Hong Kong is a crucial feeder market for Macau visitors, as one out of five visitors in Macau normally hails from the neighboring region.
However, its tourists are currently required to complete a 14-day quarantine period upon arrival in Macau – despite the long-planned travel bubble the two regions aimed to create during the first half of this year.
On Monday, the government lengthened the required validity of negative nucleic acid for arrivals from Hong Kong to 72 hours.
Earlier this month, analysts from Sanford C. Bernstein noted that a potential Hong Kong-China reopening would “allow Macau to drop its quarantine requirements for Hong Kong residents, which historically comprised [circa] 15%+ of Macau’s gaming business.”

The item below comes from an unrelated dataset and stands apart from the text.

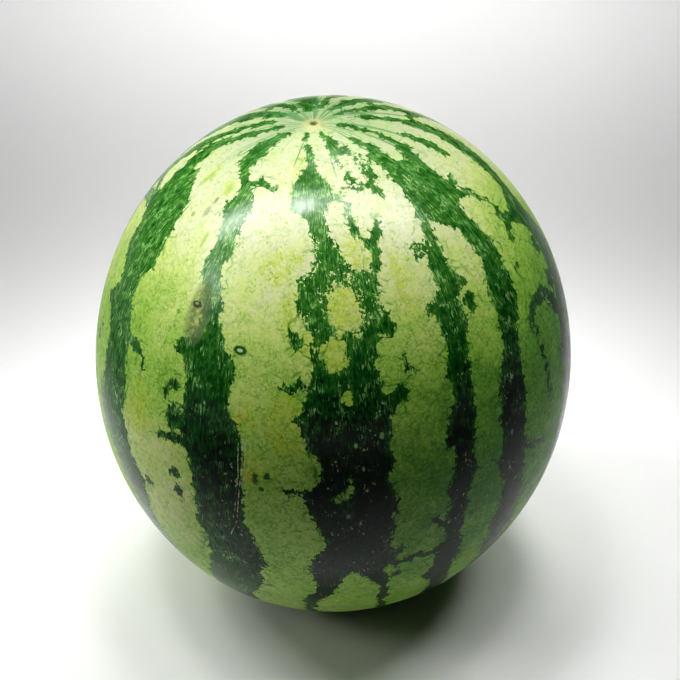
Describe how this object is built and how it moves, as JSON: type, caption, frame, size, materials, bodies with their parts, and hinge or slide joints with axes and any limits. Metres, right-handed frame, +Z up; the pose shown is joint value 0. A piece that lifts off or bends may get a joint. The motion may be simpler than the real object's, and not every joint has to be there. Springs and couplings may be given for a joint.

“A reopening with Hong Kong would be a positive impact on Macau and successful reopening for HK/China travel could lead to continued easing of travel restrictions between China and Macau,” analysts at the brokerage added.
China, Hong Kong and Macau’s zero tolerance policy has meant strict border measures imposed by the regions, which may also lead to a potential hurdle to recovery – particularly for the city’s gaming sector.
This is largely in contrast with other countries, which have lifted their restrictions on movement and normalized Covid-19.
Meanwhile, as cited in a CNBC report, David Katz from Jefferies Analsyts stated, “The Macau market could be close to bottoming with [the] current local Covid-19 outbreak in China failing to single-digit daily cases and a partial China-Hong Kong border opening possible before year-end.”